Diğer bazı konu uzmanlarına göre ise Misak-ı Milli sınırları içinde kalan Kerkük ve Musul, 1926 yılında yapılan Ankara Antlaşması ile toprak bütünlüğü sağlanması şartıyla terk edilmişti. Irak’ın toprak bütünlüğü esas alınarak yapılan anlaşmaya göre, bugün  bölünmüş yapısı  ve bölgenin  illegal örgütlerin kontrolüne geçmesi Türkiye’nin haklarını gündeme getirmiştir. Buna göre, otorite boşluğundan kaynaklanan kaos ortamı, Türkiye’nin Kerkük ve Musul’a girebilmesi için uluslararası hukukta meşru zemini  hazırlıyor.  Yani  Türkiye eğer isterse, Kerkük ve Musul’daki haklarını uygulamaya koyabilir.
Yine de yapılacak eylem planı öncesi, Uluslararası hukuk iyi bir şekilde incelenmeli ve mevcut konjüktür gerçekçi olarak değerlendirilmelidir.

Kaynaklar

Cengiz EROĞLU, Murat BABUÇÇUOĞLU, Orhan ÖZDİL. 2012. Osmanlı Vilayet Salnamelerinde Musul. ORSAM Kitapları No:5. ORSAM Ortadoğu Kitapları No: 3.  http://www.orsam.org.tr/files/Kitaplar/5tr.pdf
Musul-Kerkük Meselesinin Tarihçesi: http://www.kerkuk-musul.com/tarihce_2.html
Sinan TAVUKÇU. 2015. Osmanlının Eski Eyaleti Musul Nereye? http://www.sde.org.tr/tr/newsdetail/osmanlinin-eski-eyaleti-musul-nereye/4267
Sinan MEYDANLI, 2017. 91 Yıllık Sigorta: ANAKARA ANTLAŞMASI. http://www.sozcu.com.tr/2017/yazarlar/sinan-meydan/91-yillik-sigorta-ankara-antlasmasi-1715685/
Zekeriya TÜRKMEN, “Musul Meselesi: Askeri Yönden Çözüm Arayışları (1922-1925). Atatürk Araştırma Merkezi Yayınları, 2011, 182 sayfa, ISBN: 978-975-16-1646-3”

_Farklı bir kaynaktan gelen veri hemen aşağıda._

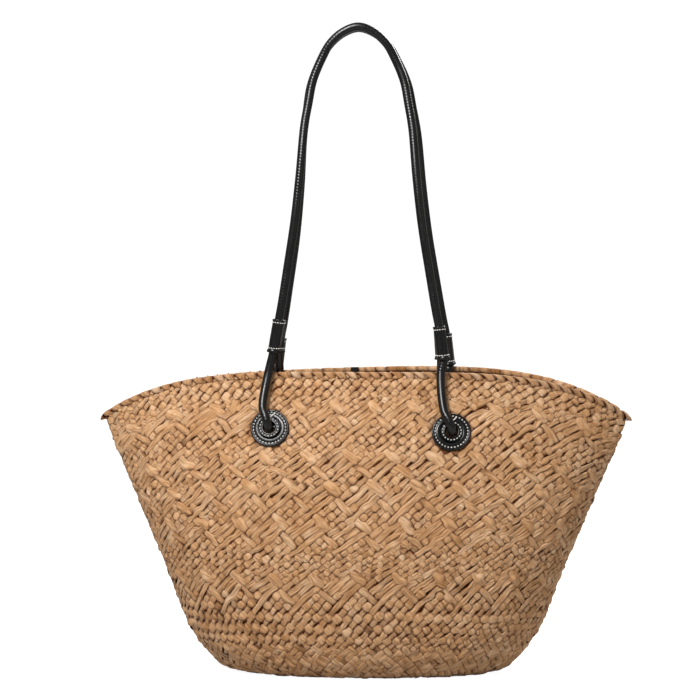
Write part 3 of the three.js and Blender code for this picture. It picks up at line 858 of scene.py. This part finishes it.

[[1]] Hıristiyan Batı’ya göre Şark Meselesi Türklerin Anadolu’ya girdiği Malazgirt Savaşı’yla başlar, günümüze kadar gelir ve Türklerin Anadolu’dan tamamen çıkarılmasına kadar devam edecektir.
[[2]] Musul vilayeti, 1912 Osmanlı salnamesine göre Musul, Kerkük ve Süleymaniye sancaklarından oluşmaktaydı.